**Exercise description:**
Find each line containing the word "frame" and report how many there are. Add nothing else.

**Information supplied:**
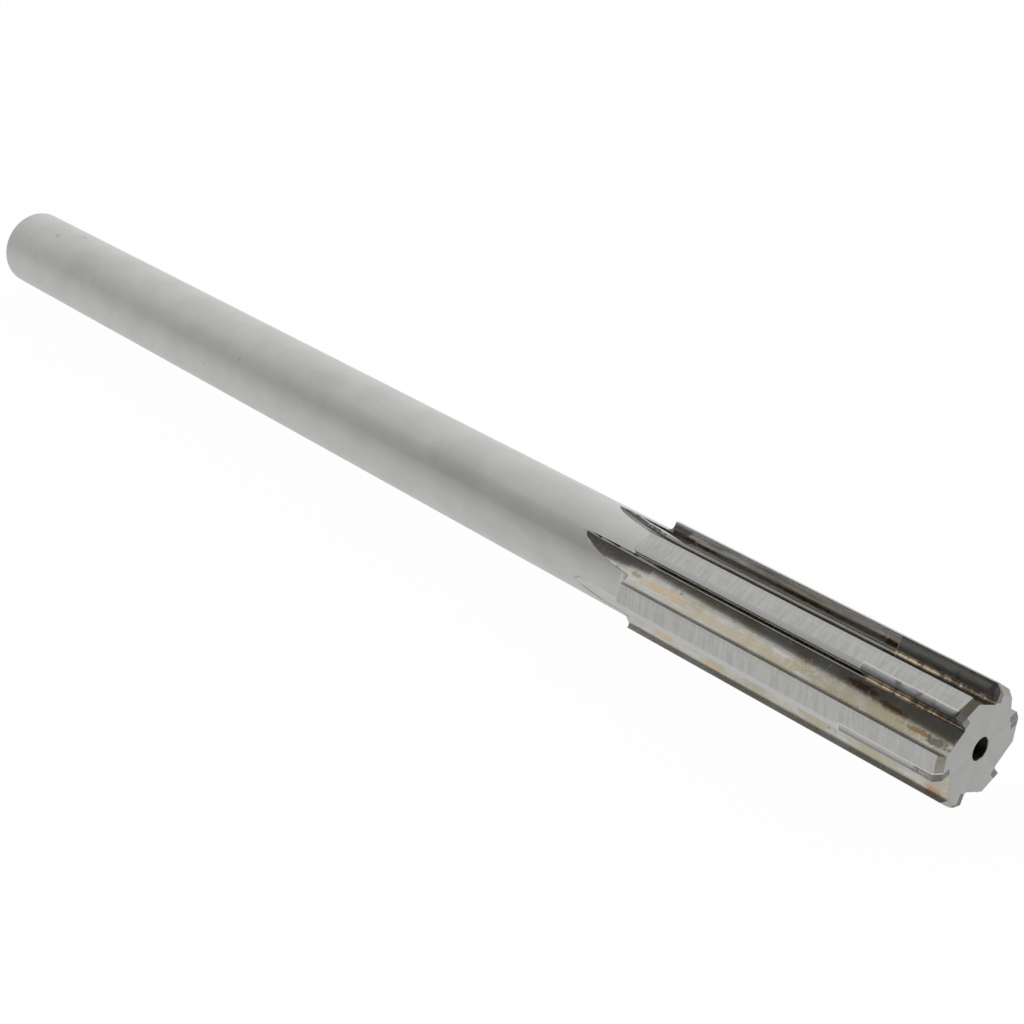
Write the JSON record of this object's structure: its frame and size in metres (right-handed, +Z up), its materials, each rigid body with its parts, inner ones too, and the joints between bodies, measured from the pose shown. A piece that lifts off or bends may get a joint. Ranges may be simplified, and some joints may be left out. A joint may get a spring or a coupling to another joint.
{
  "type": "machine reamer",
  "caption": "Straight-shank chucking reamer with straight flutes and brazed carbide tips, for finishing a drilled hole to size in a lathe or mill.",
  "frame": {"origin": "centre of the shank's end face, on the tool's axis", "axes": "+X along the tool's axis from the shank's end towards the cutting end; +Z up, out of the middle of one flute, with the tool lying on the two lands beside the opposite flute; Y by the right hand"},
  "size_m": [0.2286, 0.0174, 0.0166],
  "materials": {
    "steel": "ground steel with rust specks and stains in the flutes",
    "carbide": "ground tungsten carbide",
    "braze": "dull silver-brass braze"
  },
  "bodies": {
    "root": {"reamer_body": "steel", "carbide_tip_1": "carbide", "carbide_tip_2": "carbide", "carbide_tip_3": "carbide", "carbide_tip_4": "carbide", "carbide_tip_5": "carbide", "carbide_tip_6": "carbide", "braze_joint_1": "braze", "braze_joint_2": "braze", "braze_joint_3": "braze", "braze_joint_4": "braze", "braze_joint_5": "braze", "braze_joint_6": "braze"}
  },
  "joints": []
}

**Problem solution:**
2